** START Exercise input **

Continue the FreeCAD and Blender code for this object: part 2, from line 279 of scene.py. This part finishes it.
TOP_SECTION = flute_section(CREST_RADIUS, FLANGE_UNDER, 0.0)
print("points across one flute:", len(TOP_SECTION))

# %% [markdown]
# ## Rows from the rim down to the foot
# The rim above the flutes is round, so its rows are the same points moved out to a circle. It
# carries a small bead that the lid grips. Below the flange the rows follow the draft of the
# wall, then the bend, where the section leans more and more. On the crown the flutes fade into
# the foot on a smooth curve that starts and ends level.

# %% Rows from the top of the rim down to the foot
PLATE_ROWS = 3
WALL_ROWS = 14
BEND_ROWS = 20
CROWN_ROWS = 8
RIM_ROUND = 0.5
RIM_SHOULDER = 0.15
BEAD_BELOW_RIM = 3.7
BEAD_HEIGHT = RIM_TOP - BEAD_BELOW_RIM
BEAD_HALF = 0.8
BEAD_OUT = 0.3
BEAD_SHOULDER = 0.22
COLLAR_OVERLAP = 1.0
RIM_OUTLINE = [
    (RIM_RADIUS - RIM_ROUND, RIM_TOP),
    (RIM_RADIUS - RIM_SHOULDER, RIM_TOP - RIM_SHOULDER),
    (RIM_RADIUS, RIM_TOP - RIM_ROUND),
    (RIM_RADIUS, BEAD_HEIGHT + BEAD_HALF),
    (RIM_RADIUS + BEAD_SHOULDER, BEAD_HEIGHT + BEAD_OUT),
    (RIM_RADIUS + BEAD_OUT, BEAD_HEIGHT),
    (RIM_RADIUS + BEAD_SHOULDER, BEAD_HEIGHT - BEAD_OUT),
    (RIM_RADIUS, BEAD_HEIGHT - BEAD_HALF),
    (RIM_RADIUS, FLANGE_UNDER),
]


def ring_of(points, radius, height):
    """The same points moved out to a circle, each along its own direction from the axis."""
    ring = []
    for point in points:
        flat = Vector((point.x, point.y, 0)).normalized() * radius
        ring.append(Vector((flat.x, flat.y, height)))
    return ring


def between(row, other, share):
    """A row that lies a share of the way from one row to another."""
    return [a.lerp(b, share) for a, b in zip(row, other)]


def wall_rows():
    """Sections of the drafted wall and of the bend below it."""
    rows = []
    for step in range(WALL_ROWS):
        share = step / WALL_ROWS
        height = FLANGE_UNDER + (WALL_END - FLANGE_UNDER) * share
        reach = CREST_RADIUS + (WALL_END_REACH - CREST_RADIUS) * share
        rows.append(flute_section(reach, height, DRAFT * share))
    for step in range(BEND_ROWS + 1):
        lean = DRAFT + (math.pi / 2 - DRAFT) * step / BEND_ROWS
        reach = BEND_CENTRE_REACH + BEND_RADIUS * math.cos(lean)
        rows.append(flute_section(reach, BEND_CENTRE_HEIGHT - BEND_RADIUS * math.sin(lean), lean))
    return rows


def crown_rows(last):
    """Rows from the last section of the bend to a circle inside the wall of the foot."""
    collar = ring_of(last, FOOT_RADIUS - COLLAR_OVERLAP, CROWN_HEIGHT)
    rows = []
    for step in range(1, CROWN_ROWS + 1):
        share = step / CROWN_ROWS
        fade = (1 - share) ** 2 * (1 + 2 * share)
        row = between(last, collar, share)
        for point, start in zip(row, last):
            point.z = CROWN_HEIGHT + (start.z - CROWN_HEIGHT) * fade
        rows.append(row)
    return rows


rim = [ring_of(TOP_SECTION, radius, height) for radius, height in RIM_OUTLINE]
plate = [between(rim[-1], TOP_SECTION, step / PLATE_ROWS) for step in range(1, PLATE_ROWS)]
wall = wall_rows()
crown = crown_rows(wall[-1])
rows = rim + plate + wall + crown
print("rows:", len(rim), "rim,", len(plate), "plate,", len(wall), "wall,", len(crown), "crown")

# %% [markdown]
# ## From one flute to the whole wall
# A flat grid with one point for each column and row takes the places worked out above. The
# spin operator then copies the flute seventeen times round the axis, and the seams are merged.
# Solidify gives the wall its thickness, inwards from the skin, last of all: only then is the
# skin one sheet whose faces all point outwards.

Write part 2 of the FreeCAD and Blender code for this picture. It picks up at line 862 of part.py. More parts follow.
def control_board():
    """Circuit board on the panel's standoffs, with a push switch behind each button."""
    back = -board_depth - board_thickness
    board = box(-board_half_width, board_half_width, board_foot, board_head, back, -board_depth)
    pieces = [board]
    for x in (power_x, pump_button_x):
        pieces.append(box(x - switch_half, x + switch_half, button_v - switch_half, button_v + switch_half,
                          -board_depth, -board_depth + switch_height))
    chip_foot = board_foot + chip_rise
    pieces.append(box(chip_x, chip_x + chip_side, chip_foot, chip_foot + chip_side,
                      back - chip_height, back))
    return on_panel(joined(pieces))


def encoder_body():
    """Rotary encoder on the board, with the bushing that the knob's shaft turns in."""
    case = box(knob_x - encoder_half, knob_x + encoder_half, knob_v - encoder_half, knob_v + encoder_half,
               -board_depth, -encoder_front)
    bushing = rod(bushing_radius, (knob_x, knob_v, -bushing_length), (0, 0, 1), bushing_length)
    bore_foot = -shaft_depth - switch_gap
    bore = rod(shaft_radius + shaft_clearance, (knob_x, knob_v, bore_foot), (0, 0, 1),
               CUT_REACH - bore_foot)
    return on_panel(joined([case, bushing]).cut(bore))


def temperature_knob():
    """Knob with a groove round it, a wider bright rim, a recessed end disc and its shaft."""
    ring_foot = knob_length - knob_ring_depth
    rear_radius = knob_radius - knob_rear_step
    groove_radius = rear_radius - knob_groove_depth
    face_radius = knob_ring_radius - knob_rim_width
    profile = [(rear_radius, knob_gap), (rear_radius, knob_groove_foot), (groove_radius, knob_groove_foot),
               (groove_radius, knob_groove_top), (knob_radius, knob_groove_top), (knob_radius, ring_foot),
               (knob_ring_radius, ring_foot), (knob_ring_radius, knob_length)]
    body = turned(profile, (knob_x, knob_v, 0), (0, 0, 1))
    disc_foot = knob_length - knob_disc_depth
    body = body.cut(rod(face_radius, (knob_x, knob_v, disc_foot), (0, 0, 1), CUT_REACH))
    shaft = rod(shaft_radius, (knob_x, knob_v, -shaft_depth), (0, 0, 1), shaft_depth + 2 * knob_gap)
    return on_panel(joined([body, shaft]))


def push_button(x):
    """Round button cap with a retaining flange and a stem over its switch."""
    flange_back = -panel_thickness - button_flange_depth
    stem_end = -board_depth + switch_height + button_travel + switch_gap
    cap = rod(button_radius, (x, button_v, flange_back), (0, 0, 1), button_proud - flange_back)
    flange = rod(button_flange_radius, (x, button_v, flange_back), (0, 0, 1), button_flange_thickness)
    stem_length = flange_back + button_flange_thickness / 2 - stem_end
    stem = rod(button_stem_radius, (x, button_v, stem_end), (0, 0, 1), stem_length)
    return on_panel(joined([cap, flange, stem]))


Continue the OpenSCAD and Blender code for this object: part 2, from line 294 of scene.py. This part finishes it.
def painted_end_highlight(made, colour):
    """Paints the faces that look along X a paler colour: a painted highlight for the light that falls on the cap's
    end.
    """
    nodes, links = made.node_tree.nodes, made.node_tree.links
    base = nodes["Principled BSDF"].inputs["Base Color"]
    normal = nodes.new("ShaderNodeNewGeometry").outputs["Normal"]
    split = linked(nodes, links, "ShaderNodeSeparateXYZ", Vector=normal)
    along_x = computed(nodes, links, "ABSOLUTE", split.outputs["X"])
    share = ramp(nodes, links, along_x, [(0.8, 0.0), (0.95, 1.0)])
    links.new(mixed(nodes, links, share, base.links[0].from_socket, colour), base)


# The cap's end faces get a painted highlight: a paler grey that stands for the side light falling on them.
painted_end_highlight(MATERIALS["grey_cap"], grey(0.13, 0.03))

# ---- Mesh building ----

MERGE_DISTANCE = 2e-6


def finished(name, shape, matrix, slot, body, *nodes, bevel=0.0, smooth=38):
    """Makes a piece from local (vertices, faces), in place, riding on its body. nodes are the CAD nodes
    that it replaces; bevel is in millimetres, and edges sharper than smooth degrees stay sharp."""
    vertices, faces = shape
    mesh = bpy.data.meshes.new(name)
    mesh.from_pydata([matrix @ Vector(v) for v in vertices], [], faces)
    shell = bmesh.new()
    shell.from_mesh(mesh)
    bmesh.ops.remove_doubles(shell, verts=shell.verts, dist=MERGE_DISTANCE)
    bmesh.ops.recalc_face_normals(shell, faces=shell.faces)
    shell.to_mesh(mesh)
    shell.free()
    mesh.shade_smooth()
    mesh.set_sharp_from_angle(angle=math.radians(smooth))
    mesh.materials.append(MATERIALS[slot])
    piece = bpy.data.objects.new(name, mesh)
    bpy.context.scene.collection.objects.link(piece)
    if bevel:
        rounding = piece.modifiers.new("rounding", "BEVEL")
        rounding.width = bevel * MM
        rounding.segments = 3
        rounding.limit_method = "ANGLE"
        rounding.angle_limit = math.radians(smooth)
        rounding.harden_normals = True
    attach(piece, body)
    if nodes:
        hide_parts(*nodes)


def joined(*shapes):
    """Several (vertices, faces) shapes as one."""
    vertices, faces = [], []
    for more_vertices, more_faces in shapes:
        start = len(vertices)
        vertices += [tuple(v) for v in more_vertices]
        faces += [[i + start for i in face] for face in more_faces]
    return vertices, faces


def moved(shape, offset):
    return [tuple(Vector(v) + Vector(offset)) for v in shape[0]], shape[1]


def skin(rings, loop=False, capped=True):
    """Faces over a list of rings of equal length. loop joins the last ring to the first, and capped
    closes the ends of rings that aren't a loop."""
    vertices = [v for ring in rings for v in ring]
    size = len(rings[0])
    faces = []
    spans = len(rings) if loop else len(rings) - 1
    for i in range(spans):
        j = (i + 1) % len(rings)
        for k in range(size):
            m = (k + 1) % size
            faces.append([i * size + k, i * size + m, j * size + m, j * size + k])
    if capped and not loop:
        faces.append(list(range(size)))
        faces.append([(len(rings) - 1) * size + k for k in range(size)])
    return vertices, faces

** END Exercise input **

| Exercise requirements |
Begin at the line containing "hide_parts(*nodes)" and reproduce each line through the end of the records above.

| Solved exercise |
        hide_parts(*nodes)


def joined(*shapes):
    """Several (vertices, faces) shapes as one."""
    vertices, faces = [], []
    for more_vertices, more_faces in shapes:
        start = len(vertices)
        vertices += [tuple(v) for v in more_vertices]
        faces += [[i + start for i in face] for face in more_faces]
    return vertices, faces


def moved(shape, offset):
    return [tuple(Vector(v) + Vector(offset)) for v in shape[0]], shape[1]


def skin(rings, loop=False, capped=True):
    """Faces over a list of rings of equal length. loop joins the last ring to the first, and capped
    closes the ends of rings that aren't a loop."""
    vertices = [v for ring in rings for v in ring]
    size = len(rings[0])
    faces = []
    spans = len(rings) if loop else len(rings) - 1
    for i in range(spans):
        j = (i + 1) % len(rings)
        for k in range(size):
            m = (k + 1) % size
            faces.append([i * size + k, i * size + m, j * size + m, j * size + k])
    if capped and not loop:
        faces.append(list(range(size)))
        faces.append([(len(rings) - 1) * size + k for k in range(size)])
    return vertices, faces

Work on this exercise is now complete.